FERGUS – Centre Wellington residents and businesses have the chance to reimagine St. David Street North in Fergus as the township considers how to reconstruct the major thoroughfare after infrastructure work is complete.
Colin Baker, managing director of infrastructure services, and Adam Gilmore, manager of engineering, told council on Feb.22 the watermain, sanitary sewer and stormwater infrastructure along St. David St. N., from St. Andrew St. to Edinburgh Ave., are slated for replacement in 2023.
The project also involves putting the road back together and that is an opportunity for improvements, they said.
St. David St. N. is also Highway 6 – a major truck route – and sees 12,000 vehicles a day.
A section of the street runs through downtown Fergus and acts as a “gateway to Centre Wellington’s architectural and cultural heritage,” Baker said.
St. David St. N. is currently two lanes wide with 14 on-street parking spaces between St. Andrew and St. Patrick streets.
Reconstruction of the street could include wider sidewalks, separated bike lanes, boulevard plantings and decorative lampposts, more or fewer parking spaces, wider or narrower road widths and traffic calming measures.
Gilmore presented four options to council that consider the transportation master plan, complete streets and active transportation.
The options are to serve as a jumping-off point for community consultation and conversation, he said, and are by no means the final version.
“We want to start a conversation about the future vision of St. David Street,” he said.
Gilmore said township staff will be consulting with the Ministry of Transportation and the downtown business association, and plan on holding a virtual open house to collect input from the community.
Councillors offered their immediate feedback but recognized this was only the beginning of the process.
“I struggle with losing more parking spaces, but I see the value of cycling lanes,” said councillor Steven VanLeeuwen in response to one of the options.
Councillor Kirk McElwain wondered if the Ministry of Transportation would allow narrowing lanes on a truck route, as proposed in another.
“We have seen it done,” Baker replied, adding that narrowing lanes can have a traffic calming effect.
With bump outs and boulevards, “the road doesn’t feel like a highway. We do need that conversation with the MTO though,” he said.

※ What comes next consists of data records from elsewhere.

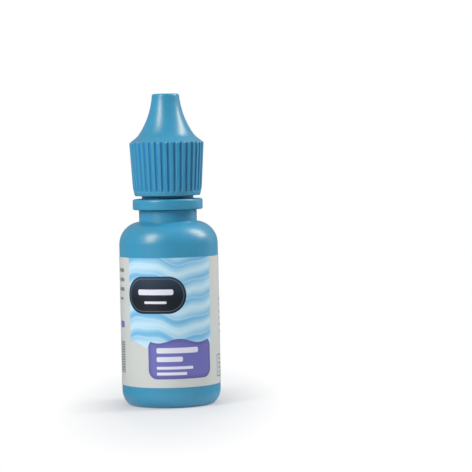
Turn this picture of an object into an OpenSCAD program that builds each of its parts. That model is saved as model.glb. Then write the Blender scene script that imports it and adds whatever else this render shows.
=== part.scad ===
// An eye drop bottle: a blown squeeze bottle with a pressed-in dropper tip, a ribbed screw
// cap with a tall nose, a loose tamper-evident ring, a wrap-around label and its filling.
// The origin is the centre of the foot, +Z runs up the axis and the label faces -Y.

/* [Body] */
// Outside diameter of the barrel
body_d = 24.2; // [20:0.1:32]
// Height at which the shoulder meets the collar
shoulder_top = 44.9; // [40:0.05:60]
// Radius of the shoulder's curve
shoulder_radius = 5.6; // [4:0.1:8]
// Radius of the heel's curve
heel_radius = 4.4; // [2.5:0.05:5]
// Radius of the small curve between the heel and the foot
foot_radius = 0.8; // [0.3:0.05:1.2]
// Width of the flat ring that the bottle stands on
foot_width = 1.6; // [0.8:0.1:3]
// Depth of the hollow under the base
push_up = 0.6; // [0.2:0.1:1.2]
// Wall thickness of the blown body
body_wall = 0.9; // [0.6:0.05:1.2]

/* [Neck] */
// Diameter of the collar that carries the ring
collar_d = 14.2; // [13.8:0.1:16]
// Height of the collar
collar_h = 2.85; // [1.5:0.05:6]
// Height of the neck above the collar
neck_h = 11.65; // [10:0.05:14]
// Diameter of the neck under its thread
neck_d = 11.3; // [10.8:0.1:11.6]
// Diameter of the bore that takes the dropper tip
neck_bore_d = 8.9; // [8:0.1:9.4]
// Diameter of the bead that holds the ring down
bead_d = 12.66; // [12.4:0.02:13]
// Height of the bead's upright side
bead_h = 1.35; // [0.8:0.05:1.4]

/* [Thread] */
// Advance of the thread in one turn
thread_lead = 2.12; // [1.9:0.01:2.4]
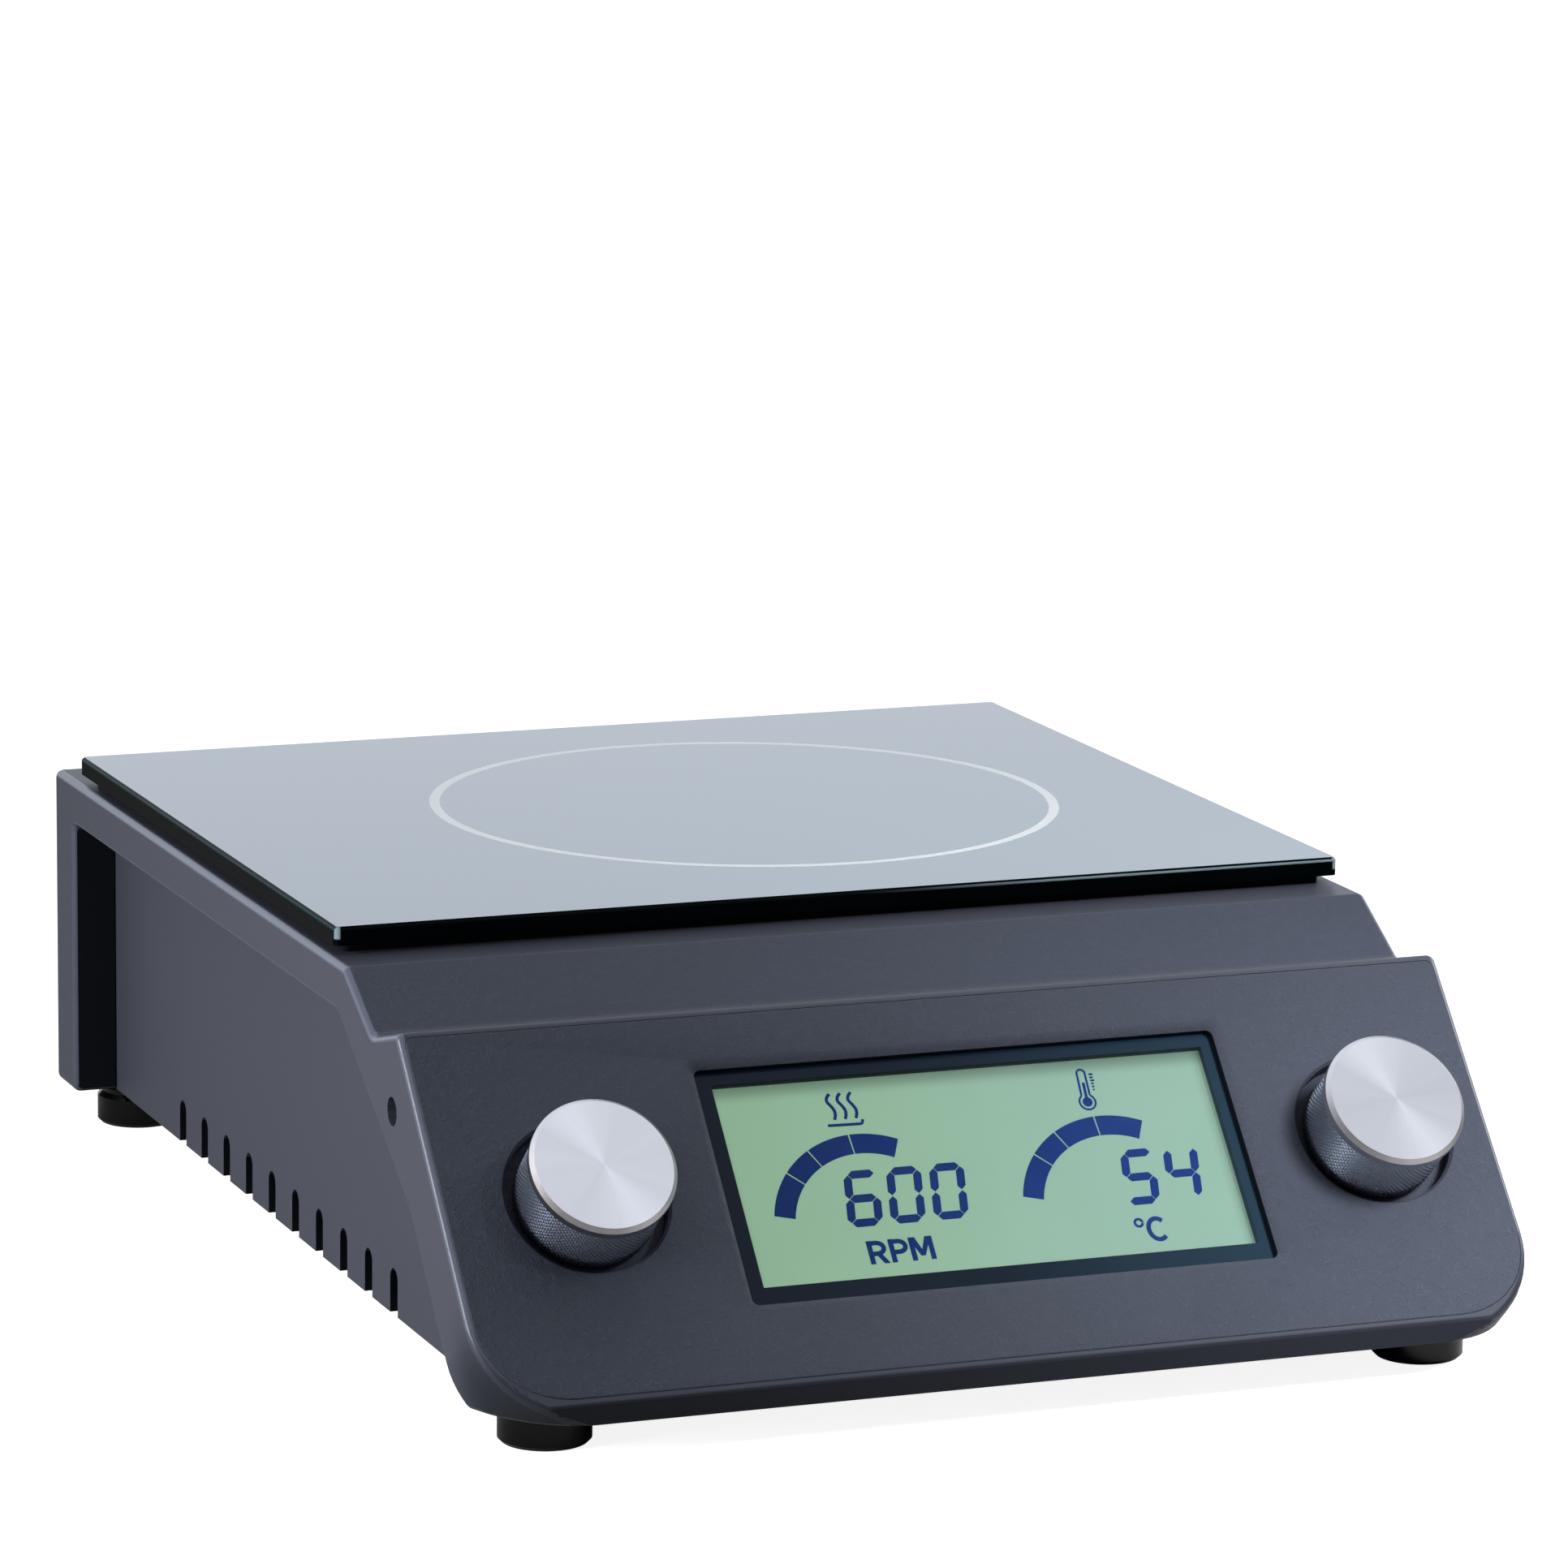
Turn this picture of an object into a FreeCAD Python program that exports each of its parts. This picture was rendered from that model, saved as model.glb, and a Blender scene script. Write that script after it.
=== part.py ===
"""Glass-topped hotplate stirrer: radiant heater under a glass plate, magnetic stirring,
two push-and-turn knobs and a display on a sloping front.

Millimetres. X runs to the viewer's right, Y to the rear, Z up, and the feet stand on z = 0.
"""
import FreeCAD
import Part
import math
import os

V = FreeCAD.Vector

# Moulded housing
BODY_WIDTH = 233.0
BODY_DEPTH = 314.0
FOOT_HEIGHT = 8.5
BODY_HEIGHT = 74.5
WALL = 2.5
DECK_WALL = 2.8
FACE_WALL = 5.0
EDGE_ROUND = 1.7
FIT_GAP = 0.3

# Sloping control face, chin, shelf and slope up to the deck
CHIN_HEIGHT = 4.5
FACE_LENGTH = 85.8
FACE_ANGLE = 48.0
FACE_CORNER = 23.0
SHELF_LENGTH = 16.5
SHELF_DROP = 4.3
SLOPE_ANGLE = 30.0
VALLEY_ROUND = 5.0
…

Councillor Stephan Kitras said until there is an alternate truck route, he would prefer to “streamline (the road) for trucks” and move bike traffic off St. David St. N. completely.
“I’m for cycling lanes, but not on this road,” he said. Kitras also thought turning lanes would ease congestion.
Baker said the presentation and concepts will be posted on the Connect CW website and notification will go out about the virtual open house once dates have been arranged.
Cost of the project is estimated at $2.97 million, but there’s an opportunity for some Connecting Links funding, Baker said.
Township officials hope to have a rough design concept in mind when it’s time to apply for the funding, usually in the fall.
Council approved the recommendation that staff proceed with public consultation on the project.